SHORT TASK:
Will you repeat only the lines beginning at the one that mentions "360)), STEEL, clasp);" and ending at the one that mentions "points = [vertex.co", both of them included, exactly?

DATA EXTRACT:
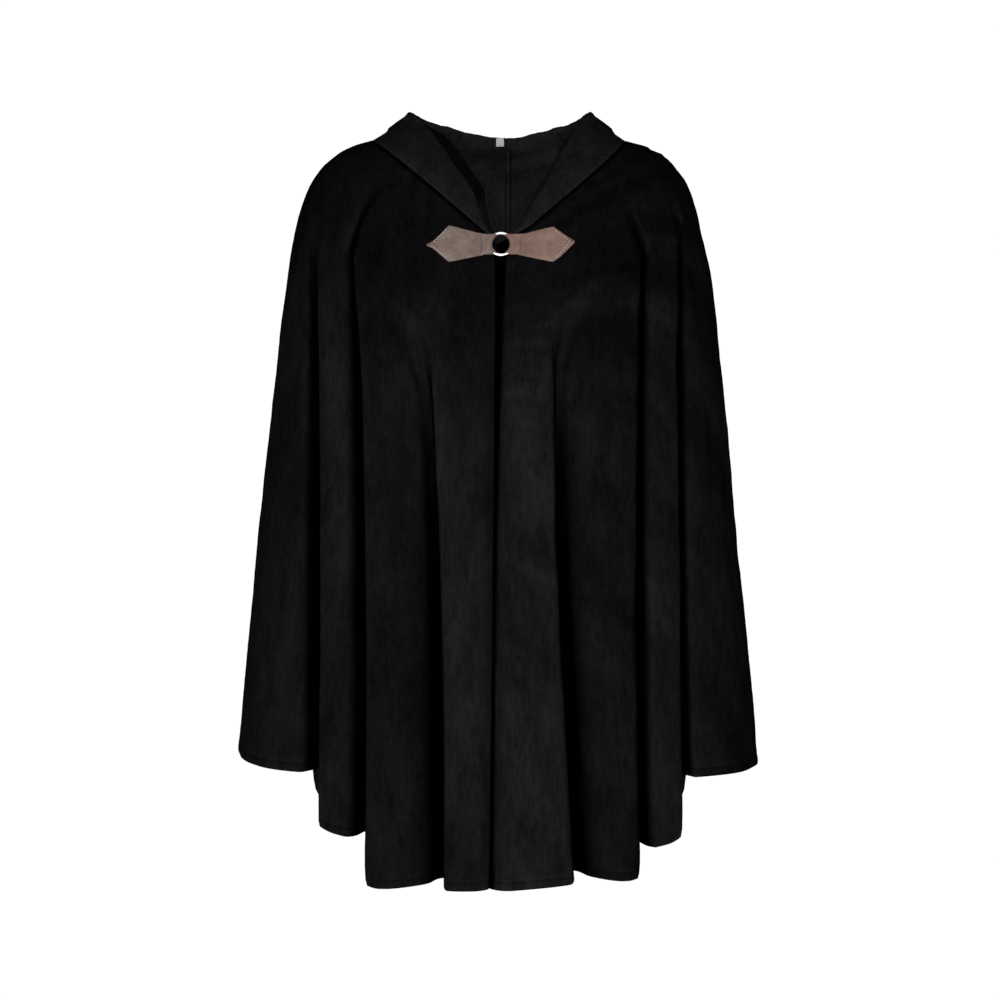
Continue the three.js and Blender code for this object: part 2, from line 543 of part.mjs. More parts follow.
// One section of the hood, from the neck seam to the edge round the face. Each of its points has the same
// part in every section: four on the way up, five round the bend, four down, four round the turn, three up.
function hoodSection(around, side) {
  const half = Math.PI / 2;
  const edgeAngle = angleAt(ringAt(0), side * 7, false);
  const sideAngle = side > 0 ? 3 * half : half;
  const backAngle = angleAt(ringAt(0), side * HOOD.at(-1).leftX, true);
  const angle =
    around < 0.5 ? mix(edgeAngle, sideAngle, around * 2) : mix(sideAngle, backAngle, around * 2 - 1);
  const foot = bodyPoint(angle, 0);
  foot.add(new THREE.Vector3(-foot.x, -foot.y, 0).setLength(HOOD_INSET));
  foot.z += HOOD_ABOVE;
  const row = rowAt(HOOD, around);
  const top =
    side > 0
      ? new THREE.Vector3(row.rightX, -row.rightY, row.rightZ)
      : new THREE.Vector3(-row.leftX, -row.leftY, row.leftZ);
  const rising = top.clone().sub(foot).normalize();
  const tall = foot.distanceTo(top);
  const radius = around < 0.5 ? HOOD_TURN * Math.min(1, 0.5 + tall / 70) : HOOD_TURN;
  const outwards = bodyNormal(angle, 0.02);
  outwards.addScaledVector(rising, -outwards.dot(rising)).normalize();
  const heart = top.clone().addScaledVector(rising, -radius);
  const from = (point, up, out) => point.clone().addScaledVector(rising, up).addScaledVector(outwards, out);

  const start = from(heart, 0, -radius);
  const rounding = HOOD_ROUNDING * Math.min(1, tall / 40) * smooth(2 - 4 * around);
  const points = HOOD_RISE.map((share) =>
    from(foot.clone().lerp(start, share), 0, rounding * Math.sin(share * Math.PI)),
  );
  for (const share of [0, 0.25, 0.5, 0.75, 1]) {
    const turn = (mix(-90, row.over, share) * Math.PI) / 180;
    points.push(from(heart, radius * Math.cos(turn), radius * Math.sin(turn)));
  }

  // The rolled edge
  const roll = rowAt(ROLL, around);
  const rolled = [];
  let place = points.at(-1);
  let heading = ((90 - row.over) * Math.PI) / 180;
  const walk = (length, steps, degrees) => {
    for (let i = 0; i < steps; i++) {
      const turn = ((degrees / steps) * Math.PI) / 180;
      heading += turn / 2;
      place = from(place, (-Math.cos(heading) * length) / steps, (Math.sin(heading) * length) / steps);
      heading += turn / 2;
      rolled.push(place);
    }
  };
  walk(roll.down, 4, 0);
  walk(roll.turn, 4, roll.bend);
  walk(roll.up, 3, 0);

  // The pouch
  const pouch = rowAt(POUCH, around);
  const off = mix(HOOD_OFF_SHOULDER, HOOD_OFF_BODY, smooth((around - 0.5) / 0.25));
  const hang = (share, out) => {
    const toward = mix(angle, Math.PI, pouch.towards * share);
    const run = pouch.fall * share;
    return bodyPoint(toward, run).addScaledVector(bodyNormal(toward, run), off + out);
  };
  const swag = HOOD_SWAG * smooth(pouch.fall / 0.2);
  const hung = [
    hang(0.12, 0),
    hang(0.36, 0),
    hang(0.68, 0),
    hang(0.95, 0),
    hang(1.03, pouch.deep * 0.18),
    hang(1.06, pouch.deep * 0.5),
    hang(1.03, pouch.deep * 0.82),
    hang(0.93, pouch.deep),
    hang(0.66, pouch.deep + swag * 0.6),
    hang(0.35, pouch.deep - swag * 0.8),
    new THREE.Vector3(side * pouch.rimX, -pouch.rimY, pouch.rimZ),
  ];
  const share = smooth((around - 0.54) / 0.11);
  rolled.forEach((point, i) => points.push(point.clone().lerp(hung[i], share)));
  // The front end is plain: its points lie evenly up a straight edge.
  points.forEach((point, i) => {
    const plain = foot.clone().addScaledVector(rising, ((tall + 3) * i) / (points.length - 1));
    point.lerp(plain, 1 - smooth(around / HOOD_PLAIN));
  });
  const shift = AROUND[rowNumber("centre_back")].x[0] * smooth(around * 2 - 1);
  for (const point of points) point.x += shift;
  return points;
}

for (const [name, side] of [["hood_left", -1], ["hood_right", 1]]) {
  let grid = HOOD_AROUND.map((around) => hoodSection(around, side));
  if (side > 0) grid = grid.reverse();
  const upward = grid.map((section) => [...section].reverse());
  add(name, wall(upward, faceNormals(upward), CLOTH), WOOL);
}

// Where the cloth of the fronts lies behind a place on the clasp.
const caster = new THREE.Raycaster();
function clothBehind(x, z) {
  caster.set(new THREE.Vector3(x, -400, z), new THREE.Vector3(0, 1, 0));
  return caster.intersectObjects(cloak.children)[0].point.y;
}

const LEATHER_FINISH = { color: 0x6e6158, roughness: 0.7, metalness: 0 };
const STEEL = { color: 0xc9c9c6, roughness: 0.25, metalness: 1 };

// The ring and its loops lie in a plane that slopes as the cloth does, just in front of it.
const slope = Math.tan(CLASP.tilt);
let claspY = Infinity;
for (let out = -18; out <= 18; out += 4) {
  for (let up = -12; up <= 12; up += 4) {
    const behind = clothBehind(CLASP.x + out, CLASP.z + up) - slope * up;
    claspY = Math.min(claspY, behind - (LOOP.outer + OFF_CLOTH) / Math.cos(CLASP.tilt));
  }
}

// A tab follows the cloth behind it, and its end meets its loop. Its outline is one table, and it is cut
// into three strips across.
function tab(name, outlineRows, side) {
  const grid = outlineRows.map((row, i) =>
    [1, 0.66, 0.33, 0].map((share) => {
      const x = CLASP.x + side * row.out;
      const up = mix(row.low, row.high, share);
      const onCloth = clothBehind(x, CLASP.z + up) - OFF_CLOTH - LEATHER / 2;
      return new THREE.Vector3(x, i === 0 ? claspY + slope * up : onCloth, CLASP.z + up);
    }),
  );
  if (side < 0) grid.reverse();
  const normals = grid.map((column) => column.map(() => new THREE.Vector3(0, -1, 0)));
  return add(name, wall(grid, normals, LEATHER), LEATHER_FINISH);
}

tab("clasp_tab_left", TAB_LEFT, -1);
tab("clasp_tab_right", TAB_RIGHT, 1);

// The ring and its loops are made upright, with the ring round the Y axis, and then sloped.
const clasp = new THREE.Group();
clasp.position.set(CLASP.x, claspY, CLASP.z);
clasp.rotation.x = -CLASP.tilt;
cloak.add(clasp);

function toGeometry(solid) {
  const mesh = solid.getMesh();
  const geometry = new THREE.BufferGeometry();
  geometry.setAttribute("position", new THREE.BufferAttribute(mesh.vertProperties, 3));
  geometry.setIndex(new THREE.BufferAttribute(mesh.triVerts, 1));
  return geometry;
}
const { Manifold, CrossSection } = manifold;
// Part of a ring of this thickness, turned so that its middle points at -X.
function ringPart(thickness, sides, degrees) {
  return Manifold.revolve(
    CrossSection.circle(thickness, sides).translate([RING.radius, 0]),
    degrees === 360 ? 28 : 10,
    degrees,
  ).rotate([90, 0, 0]).rotate([0, 180 + degrees / 2, 0]);
}
function loop(name, side) {
  const height = 2 * LOOP.halfHeight;
  const near = RING.radius - 3.2;
  const far = TAB_LEFT[0].out - SEAM_GAP;
  const tail = Manifold.cube([far - near, LEATHER, height], true).translate([-(near + far) / 2, 0, 0]);
  let solid = ringPart(LOOP.outer, 10, 150)
    .intersect(Manifold.cube([60, 60, height], true))
    .add(tail)
    .subtract(ringPart(LOOP.inner, 8, 360));
  if (side > 0) solid = solid.rotate([0, 180, 0]);
  add(name, toGeometry(solid), LEATHER_FINISH, clasp);
}
loop("clasp_loop_left", -1);
loop("clasp_loop_right", 1);
add("clasp_ring", toGeometry(ringPart(RING.wire, 8, 360)), STEEL, clasp);

const label = add("neck_label", new THREE.BoxGeometry(LABEL.width, LABEL.thick, LABEL.height), {
  color: 0x9a9a9a,
  roughness: 0.8,
  metalness: 0,
});
label.position.set(LABEL.x, LABEL.y, LABEL.z);

export default cloak;
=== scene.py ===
"""A short hooded wool cape on an unseen wearer, dressed over its CAD frame.

Lengths are worked out in millimetres and put into the meshes in metres. +Z is up and the front faces -Y.
The cloth is one surface round the body and one round each half of the hood. Both repeat the tables that
the solids are made from, on a much finer grid.
"""
import math

import bpy
import numpy as np
from mathutils.bvhtree import BVHTree
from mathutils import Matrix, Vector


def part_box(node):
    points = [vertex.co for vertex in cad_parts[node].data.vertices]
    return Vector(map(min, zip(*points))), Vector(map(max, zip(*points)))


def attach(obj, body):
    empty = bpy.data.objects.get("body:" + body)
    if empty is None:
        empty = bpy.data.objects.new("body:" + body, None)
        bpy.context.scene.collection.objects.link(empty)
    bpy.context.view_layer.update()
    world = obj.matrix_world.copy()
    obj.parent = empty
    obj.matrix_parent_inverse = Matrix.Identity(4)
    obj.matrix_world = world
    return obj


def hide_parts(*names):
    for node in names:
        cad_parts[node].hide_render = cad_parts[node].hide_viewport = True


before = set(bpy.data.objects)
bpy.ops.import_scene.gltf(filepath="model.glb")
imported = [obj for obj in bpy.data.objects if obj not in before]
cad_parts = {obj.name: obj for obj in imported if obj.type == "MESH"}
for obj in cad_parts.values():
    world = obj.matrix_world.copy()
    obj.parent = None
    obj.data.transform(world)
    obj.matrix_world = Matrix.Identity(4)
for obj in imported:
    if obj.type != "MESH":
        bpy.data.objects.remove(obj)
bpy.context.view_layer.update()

# Cloth
CLOTH = 2.0
SEAM_GAP = -0.1

# The body without its folds, as rings from the neck seam to the hem:
# run, half width and height at the side, reach and height at the front, at the back, and squareness
RINGS = np.array([
    [0.00, 134.0, 8.5, 110, -110, 70, 10, 2.00],
    [0.05, 164.0, -2, 122, -140, 94, -3, 2.00],
    [0.10, 186.0, -21, 133, -172, 119, -28, 2.05],
    [0.16, 201.5, -51, 144, -210, 136, -68, 2.10],
    [0.24, 213.0, -97, 153, -262, 149, -125, 2.15],
    [0.34, 223.0, -167, 161, -325, 159, -200, 2.20],
    [0.48, 232.5, -268, 168, -413, 168, -308, 2.25],
    [0.64, 242.0, -384, 177, -515, 178, -440, 2.30],
    [0.82, 252.0, -515, 186, -630, 189, -590, 2.35],
    [1.00, 262.5, -640, 194, -746, 199, -745, 2.40],
])
SIDE_X, SIDE_Z, FRONT_Y, FRONT_Z, BACK_Y, BACK_Z, SQUARE = range(7)
NECK_TILT = 10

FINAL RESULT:
add("clasp_ring", toGeometry(ringPart(RING.wire, 8, 360)), STEEL, clasp);

const label = add("neck_label", new THREE.BoxGeometry(LABEL.width, LABEL.thick, LABEL.height), {
  color: 0x9a9a9a,
  roughness: 0.8,
  metalness: 0,
});
label.position.set(LABEL.x, LABEL.y, LABEL.z);

export default cloak;
=== scene.py ===
"""A short hooded wool cape on an unseen wearer, dressed over its CAD frame.

Lengths are worked out in millimetres and put into the meshes in metres. +Z is up and the front faces -Y.
The cloth is one surface round the body and one round each half of the hood. Both repeat the tables that
the solids are made from, on a much finer grid.
"""
import math

import bpy
import numpy as np
from mathutils.bvhtree import BVHTree
from mathutils import Matrix, Vector


def part_box(node):
    points = [vertex.co for vertex in cad_parts[node].data.vertices]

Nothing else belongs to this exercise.